Comilog : Les salariés, variables d'ajustement dans la stratégie d'Eramet
Les récriminations des salariés de Comilog forment un catalogue accablant des pires pratiques managériales. Licenciements abusifs, notamment des agents de carrière, sanctions arbitraires et excessives, blocage systématique des carrières des agents gabonais, utilisation abusive d'intérims et d'avenants aux contrats en violation flagrante de la convention collective, accusations et emprisonnements de travailleurs sans preuves formelles ni respect des procédures judiciaires, discrimination éhontée dans les promotions et les avancements, départs volontaires forcés, remplacement programmé des Gabonais par des expatriés aux postes clés, diffusion d'informations inexactes, et violation des accords de vente de logements. Chacun de ces points est une violation grave du droit du travail et des droits humains fondamentaux. Ensemble, ces constants dressent le portrait d'une entreprise qui traite ses employés gabonais comme des citoyens de seconde zone, des pions interchangeables dans la quête effrénée du profit.
Face à ce tableau accablant, l'attitude de déni et d'arrogance de Léod Paul Batolo est non seulement intolérable, mais criminelle. Son refus obstiné d'entendre les revendications légitimes des syndicats et sa propension à qualifier de "désordre" toute forme de contestation révèlent une gouvernance non seulement autocratique et rétrograde, mais profondément anti-démocratique.
Le CTRI dans le court-termisme
L'implication du Comité pour la transition et la restauration des institutions (CTRI) dans ce conflit soulève des questions cruciales sur l'indépendance réelle du pouvoir politique face aux intérêts économiques étrangers. La distribution d'une enveloppe de 30 millions de FCFA lors de la visite présidentielle à Moanda, loin d'être un geste d'apaisement, apparaît comme une tentative grossière d'acheter la paix sociale. Cette approche court-termiste ne fait qu'exacerber les tensions et mettre en lumière l'incapacité du pouvoir à apporter des solutions durables aux problèmes structurels.
Le projet de constitution du CTRI, qui affirme la pleine souveraineté du Gabon sur ses richesses minières, gazières et pétrolières, sonne creux face à la réalité de l'exploitation néocoloniale en cours. Il est grand temps que ces belles paroles se traduisent par des actions concrètes pour mettre fin à ce pillage organisé des ressources nationales.

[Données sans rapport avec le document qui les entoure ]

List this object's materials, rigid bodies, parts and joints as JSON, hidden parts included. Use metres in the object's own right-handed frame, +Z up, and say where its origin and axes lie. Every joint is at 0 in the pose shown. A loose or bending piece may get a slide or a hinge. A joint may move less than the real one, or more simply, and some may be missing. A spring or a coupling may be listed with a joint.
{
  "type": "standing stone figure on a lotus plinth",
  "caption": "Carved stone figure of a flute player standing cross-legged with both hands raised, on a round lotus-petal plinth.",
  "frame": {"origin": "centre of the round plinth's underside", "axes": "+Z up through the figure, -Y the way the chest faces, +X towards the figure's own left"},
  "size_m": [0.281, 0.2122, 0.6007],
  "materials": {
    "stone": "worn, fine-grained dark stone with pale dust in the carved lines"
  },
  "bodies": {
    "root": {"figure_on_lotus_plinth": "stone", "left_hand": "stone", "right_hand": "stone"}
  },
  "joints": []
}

Il est impératif que le Gabon reprenne le contrôle de ses ressources naturelles. L'ironie amère de la situation actuelle ne peut échapper à personne : sans Moanda, sans le Gabon, Eramet aurait du mal à se targuer d’être le premier producteur mondial de manganèse avec 7,4 Mt de minerai produites en 2023.

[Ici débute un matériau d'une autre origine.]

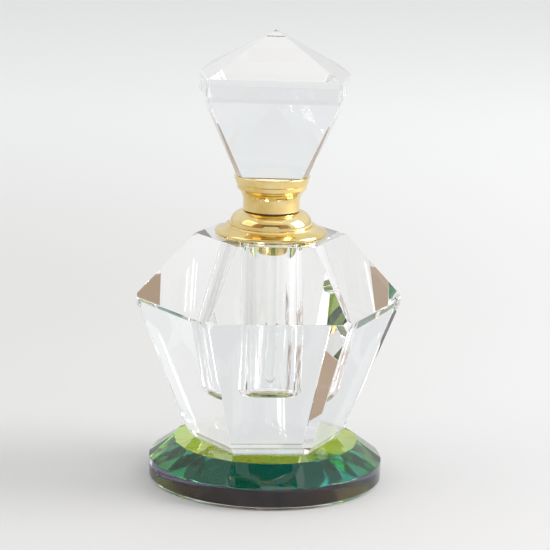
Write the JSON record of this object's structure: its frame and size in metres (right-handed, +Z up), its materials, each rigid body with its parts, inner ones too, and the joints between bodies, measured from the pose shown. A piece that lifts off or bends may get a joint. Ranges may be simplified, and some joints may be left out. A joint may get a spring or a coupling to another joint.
{
  "type": "perfume bottle",
  "caption": "Cut-crystal perfume bottle: faceted body with a round well, colour-shifting round base, polished gold-tone collar, and a faceted stopper with a glass dabber rod that lifts out.",
  "frame": {"origin": "centre of the underside of the base, on the surface it stands on", "axes": "+Z up along the bottle's axis to the finial's tip; -Y is the front, towards which a body facet and the finial's wide face look; +X to the viewer's right"},
  "size_m": [0.063, 0.0582, 0.1086],
  "materials": {
    "clear_crystal": "polished cut crystal",
    "base_crystal": "polished cut crystal, green and teal from the coating below it",
    "dichroic_coating": "thin vacuum-deposited colour-shifting film",
    "gold_metal": "polished gold plate",
    "plug_plastic": "natural polyethylene",
    "seal_silicone": "translucent silicone",
    "rod_glass": "drawn and fire-polished glass rod",
    "clear_adhesive": "clear cured adhesive"
  },
  "bodies": {
    "bottle": {"base_coating": "dichroic_coating", "base_plate": "base_crystal", "base_bond": "clear_adhesive", "bottle_body": "clear_crystal", "collar_bond": "clear_adhesive", "neck_collar": "gold_metal"},
    "seal": {"sealing_ring": "seal_silicone"},
    "stopper": {"stopper_plug": "plug_plastic", "cap_shell": "gold_metal", "dabber_rod": "rod_glass", "finial_bond": "clear_adhesive", "finial": "clear_crystal"}
  },
  "joints": [
    {"name": "stopper_lift", "type": "slide", "parent": "bottle", "child": "seal", "axis": [0, 0, 1], "range_m": [0, 0.042]},
    {"name": "stopper_turn", "type": "hinge", "parent": "seal", "child": "stopper", "pos_m": [0, 0, 0.066], "axis": [0, 0, 1], "continuous": true}
  ]
}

Comilog : Christel Bories, au cœur de la solution pour sortir de la crise
La crise à Comilog n'est pas qu'un simple conflit social ou une divergence d'intérêts entre employeurs et employés. C'est le symptôme criant d'un modèle économique postcolonial moralement en faillite et économiquement insoutenable. Ce système, qui enrichit une poignée d'actionnaires et de dirigeants au détriment de toute une nation, est une bombe à retardement sociale et politique. Il est impératif que les autorités gabonaises, Eramet et Comilog cessent ce jeu macabre et engagent un dialogue sincère et transparent pour refonder un contrat social véritablement équitable.

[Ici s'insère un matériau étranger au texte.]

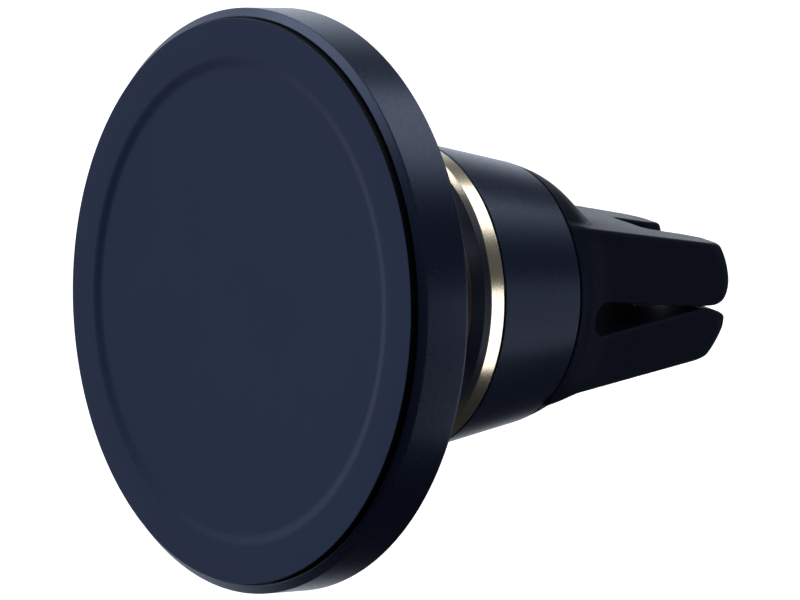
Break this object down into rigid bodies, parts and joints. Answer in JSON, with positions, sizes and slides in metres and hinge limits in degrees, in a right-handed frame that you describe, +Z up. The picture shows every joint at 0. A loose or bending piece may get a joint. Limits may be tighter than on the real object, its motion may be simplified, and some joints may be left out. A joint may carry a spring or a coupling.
{
  "type": "magnetic vent phone mount",
  "caption": "Round magnetic phone mount head on a ball joint with a lock collar and a silicone-covered two-jaw clip that grips a car's air vent blade.",
  "frame": {"origin": "on the stem axis at the nip of the blade slot between the two clip jaws", "axes": "+Y along the stem from the phone face towards the vent, +Z up across the two jaws, +X across the clip's width"},
  "size_m": [0.058, 0.06, 0.058],
  "materials": {
    "pad_silicone": "matte",
    "adhesive_film": "matte",
    "navy_aluminium": "satin",
    "black_nylon": "matte",
    "nickel_magnet": "satin",
    "plain_steel": "satin",
    "bush_nylon": "satin",
    "black_steel": "satin",
    "spring_steel": "satin",
    "acetal": "satin",
    "gold_aluminium": "polished",
    "black_rubber": "matte",
    "soft_silicone": "matte"
  },
  "bodies": {
    "clip": {"socket_core": "black_nylon", "pressure_pad": "acetal", "seat_spring": "spring_steel", "retaining_ring": "spring_steel", "collar_o_ring": "black_rubber", "collar_washer": "bush_nylon", "flange_boot": "soft_silicone"},
    "trim": {"trim_ring": "gold_aluminium", "collar_gasket": "black_rubber"},
    "collar": {"lock_collar": "navy_aluminium"},
    "liner": {"ball_liner": "acetal"},
    "ball": {"ball_stud": "black_steel", "stud_nut": "plain_steel", "disc_spring": "spring_steel"},
    "head": {"front_pad": "pad_silicone", "pad_adhesive": "adhesive_film", "head_shell": "navy_aluminium", "magnet_tray": "black_nylon", "ring_magnets": "nickel_magnet", "shunt_ring": "plain_steel", "tray_screws": "plain_steel", "swivel_bush": "bush_nylon"},
    "upper_jaw": {"upper_jaw_sleeve": "soft_silicone", "upper_jaw_core": "black_nylon"},
    "lower_jaw": {"lower_jaw_sleeve": "soft_silicone", "lower_jaw_core": "black_nylon"}
  },
  "joints": [
    {"name": "collar_travel", "type": "slide", "parent": "clip", "child": "trim", "axis": [0, -1, 0], "range_m": [0, 0.000334]},
    {"name": "collar_turn", "type": "hinge", "parent": "trim", "child": "collar", "pos_m": [0, -0.028, 0], "axis": [0, -1, 0], "range_deg": [0, 120]},
    {"name": "ball_pan", "type": "hinge", "parent": "clip", "child": "liner", "pos_m": [0, -0.031, 0], "axis": [0, 0, 1], "range_deg": [-18, 18]},
    {"name": "ball_tilt", "type": "hinge", "parent": "liner", "child": "ball", "pos_m": [0, -0.031, 0], "axis": [1, 0, 0], "range_deg": [-18, 18]},
    {"name": "head_swivel", "type": "hinge", "parent": "ball", "child": "head", "pos_m": [0, -0.048, 0], "axis": [0, -1, 0], "continuous": true},
    {"name": "upper_jaw_flex", "type": "hinge", "parent": "clip", "child": "upper_jaw", "pos_m": [0, -0.0168, 0.007], "axis": [1, 0, 0], "range_deg": [0, 3.5], "stiffness_Nm_per_rad": 2},
    {"name": "lower_jaw_flex", "type": "hinge", "parent": "clip", "child": "lower_jaw", "pos_m": [0, -0.0168, -0.007], "axis": [-1, 0, 0], "range_deg": [0, 3.5], "stiffness_Nm_per_rad": 2}
  ],
  "couplings": [
    {"joint": "collar_travel", "follows": "collar_turn", "m_per_rad": 0.00015915}
  ]
}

La restauration de la souveraineté du Gabon sur ses ressources naturelles n'est pas seulement une nécessité économique, c'est un impératif moral et politique pour l'avenir de la nation. Sans une refonte complète des relations entre le Gabon et les multinationales qui exploitent ses ressources, le pays restera prisonnier d'un cycle de pauvreté et de dépendance, malgré ses immenses richesses naturelles. L'heure est venue pour le Gabon de briser les chaînes du néocolonialisme économique et de tracer sa propre voie vers un développement authentique et durable.